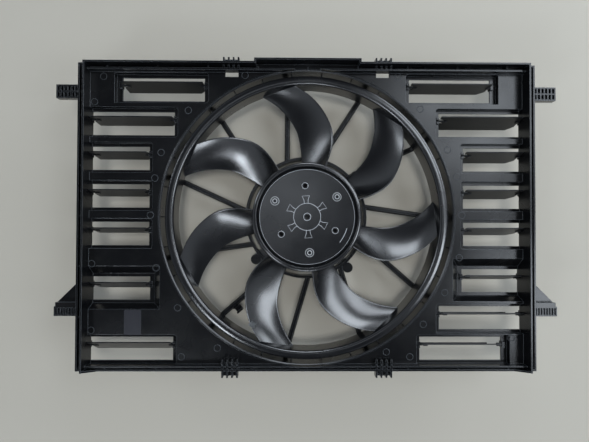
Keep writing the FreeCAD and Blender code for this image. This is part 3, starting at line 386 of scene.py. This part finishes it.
# ---------------------------------------------------------------- meshes
def new_piece(name, mesh, slot, body, finish=None):
    """Links a finished mesh as a piece that rides on a body."""
    piece = bpy.data.objects.new(name, mesh)
    bpy.context.scene.collection.objects.link(piece)
    mesh.materials.clear()
    mesh.materials.append(FINISH[finish or slot])
    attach(piece, body)
    return piece


def revolve(profile, steps):
    """A mesh turned about Z from a closed profile of (radius, height) in mm."""
    bm = bmesh.new()
    rings = []
    for k in range(steps):
        angle = 2 * math.pi * k / steps
        c, s = math.cos(angle), math.sin(angle)
        rings.append([bm.verts.new((r * c * MM, r * s * MM, z * MM)) for r, z in profile])
    count = len(profile)
    for k in range(steps):
        near, far = rings[k], rings[(k + 1) % steps]
        for i in range(count):
            j = (i + 1) % count
            if profile[i][0] < 1e-6 and profile[j][0] < 1e-6:
                continue
            bm.faces.new((near[i], near[j], far[j], far[i]))
    bmesh.ops.remove_doubles(bm, verts=bm.verts, dist=1e-7)
    bmesh.ops.dissolve_degenerate(bm, dist=1e-8, edges=bm.edges)
    bmesh.ops.recalc_face_normals(bm, faces=bm.faces)
    return bm


def finish_mesh(bm, name, smooth_degrees=35.0):
    """Turns a bmesh into a mesh with smooth faces and sharp creases."""
    limit = math.radians(smooth_degrees)
    for face in bm.faces:
        face.smooth = abs(face.normal.z) < 0.9999
    for edge in bm.edges:
        if len(edge.link_faces) == 2 and edge.calc_face_angle(0.0) > limit:
            edge.smooth = False
    mesh = bpy.data.meshes.new(name)
    bm.to_mesh(mesh)
    bm.free()
    return mesh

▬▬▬

→ **Direction**
Return each line of the data exactly as written above.

→ **Response**
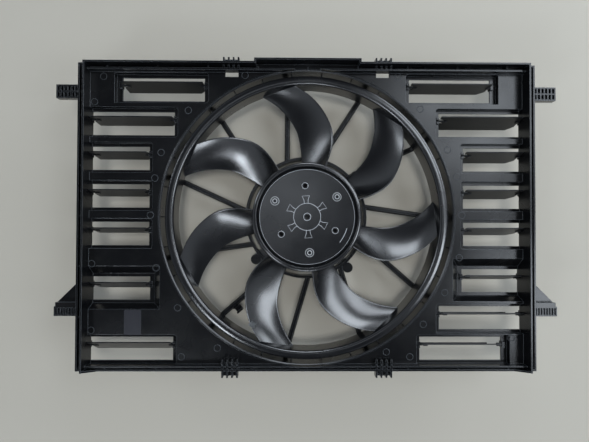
Keep writing the FreeCAD and Blender code for this image. This is part 3, starting at line 386 of scene.py. This part finishes it.
# ---------------------------------------------------------------- meshes
def new_piece(name, mesh, slot, body, finish=None):
    """Links a finished mesh as a piece that rides on a body."""
    piece = bpy.data.objects.new(name, mesh)
    bpy.context.scene.collection.objects.link(piece)
    mesh.materials.clear()
    mesh.materials.append(FINISH[finish or slot])
    attach(piece, body)
    return piece


def revolve(profile, steps):
    """A mesh turned about Z from a closed profile of (radius, height) in mm."""
    bm = bmesh.new()
    rings = []
    for k in range(steps):
        angle = 2 * math.pi * k / steps
        c, s = math.cos(angle), math.sin(angle)
        rings.append([bm.verts.new((r * c * MM, r * s * MM, z * MM)) for r, z in profile])
    count = len(profile)
    for k in range(steps):
        near, far = rings[k], rings[(k + 1) % steps]
        for i in range(count):
            j = (i + 1) % count
            if profile[i][0] < 1e-6 and profile[j][0] < 1e-6:
                continue
            bm.faces.new((near[i], near[j], far[j], far[i]))
    bmesh.ops.remove_doubles(bm, verts=bm.verts, dist=1e-7)
    bmesh.ops.dissolve_degenerate(bm, dist=1e-8, edges=bm.edges)
    bmesh.ops.recalc_face_normals(bm, faces=bm.faces)
    return bm


def finish_mesh(bm, name, smooth_degrees=35.0):
    """Turns a bmesh into a mesh with smooth faces and sharp creases."""
    limit = math.radians(smooth_degrees)
    for face in bm.faces:
        face.smooth = abs(face.normal.z) < 0.9999
    for edge in bm.edges:
        if len(edge.link_faces) == 2 and edge.calc_face_angle(0.0) > limit:
            edge.smooth = False
    mesh = bpy.data.meshes.new(name)
    bm.to_mesh(mesh)
    bm.free()
    return mesh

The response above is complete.